China, the world’s most populous country, tends toward the superlative. So, too, with the Evergrande International Football School in southern China’s Guangdong province, which bills itself as the world’s largest such sporting academy. Photographer Kevin Frayer documented life at the sprawling soccer school, which boasts 2,400 boarding students, dozens of fields, Harry Potter towers and coaches “assigned by Real Madrid,” according to Evergrande’s website.
Conceived of by property tycoon Xu Jiayin — who also has ownership stakes in the nation’s most successful football club — the Evergrande academy opened in the fall of 2012 with the decidedly ambitious aim of transforming China into a football dynamo. (Most of the school’s students are boys, but there are some girls.)

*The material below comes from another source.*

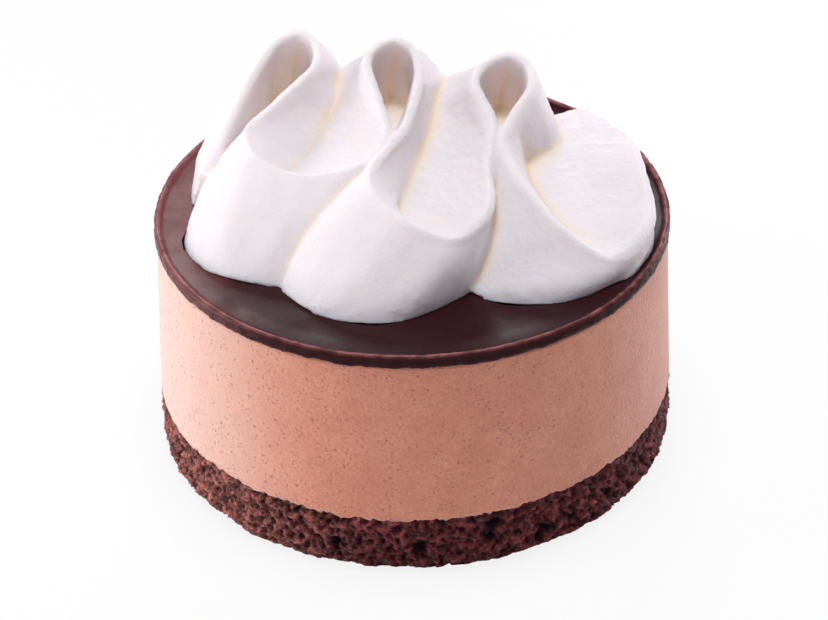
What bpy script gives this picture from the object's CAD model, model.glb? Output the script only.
import math
from typing import NamedTuple

import bmesh
import bpy
import numpy as np
from mathutils import Matrix, Vector, kdtree


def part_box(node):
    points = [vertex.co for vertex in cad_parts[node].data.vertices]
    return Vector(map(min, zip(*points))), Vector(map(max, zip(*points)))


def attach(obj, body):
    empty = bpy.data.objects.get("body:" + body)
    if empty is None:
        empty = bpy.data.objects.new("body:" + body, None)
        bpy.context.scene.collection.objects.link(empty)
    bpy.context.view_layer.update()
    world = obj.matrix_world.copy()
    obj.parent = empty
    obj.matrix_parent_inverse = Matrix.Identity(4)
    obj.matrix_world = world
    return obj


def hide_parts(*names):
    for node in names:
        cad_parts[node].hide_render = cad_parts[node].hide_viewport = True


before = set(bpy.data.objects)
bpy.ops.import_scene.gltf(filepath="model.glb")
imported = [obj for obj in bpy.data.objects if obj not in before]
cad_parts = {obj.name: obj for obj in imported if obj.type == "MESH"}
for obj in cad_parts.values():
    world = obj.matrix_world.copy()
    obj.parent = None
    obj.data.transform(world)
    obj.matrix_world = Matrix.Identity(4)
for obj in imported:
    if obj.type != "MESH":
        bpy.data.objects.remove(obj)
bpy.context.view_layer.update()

MM = 0.001
BODY = "root"

# Where the layers of the cake lie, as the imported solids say.
SPONGE_LOW, SPONGE_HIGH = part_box("sponge_base")
MOUSSE_LOW, MOUSSE_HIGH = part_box("mousse")
GLAZE_LOW, GLAZE_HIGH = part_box("glaze")
CREAM_LOW, CREAM_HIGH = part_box("whipped_cream")
GAP = 0.3 * MM
GLAZE_OVERHANG = 0.3 * MM
SPONGE_TOP = SPONGE_HIGH[2]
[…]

China has cultivated athletic dominance in a mind-blowing array of sports by funneling thousands of kids into state-run athletic schools. At the Beijing 2008 Summer Olympics, China topped the gold-medal rankings for the first time. But China remains a men’s soccer laggard, having qualified for the World Cup only once.
Whether the Evergrande school will fulfill its motto of “Boosting China’s football and cultivating football stars” isn’t at all assured. (There is another competing private football academy gathering talent in southern China.) Still, in a country where kids rarely gather for a pickup match, just seeing so many children playing soccer together is a definite game changer.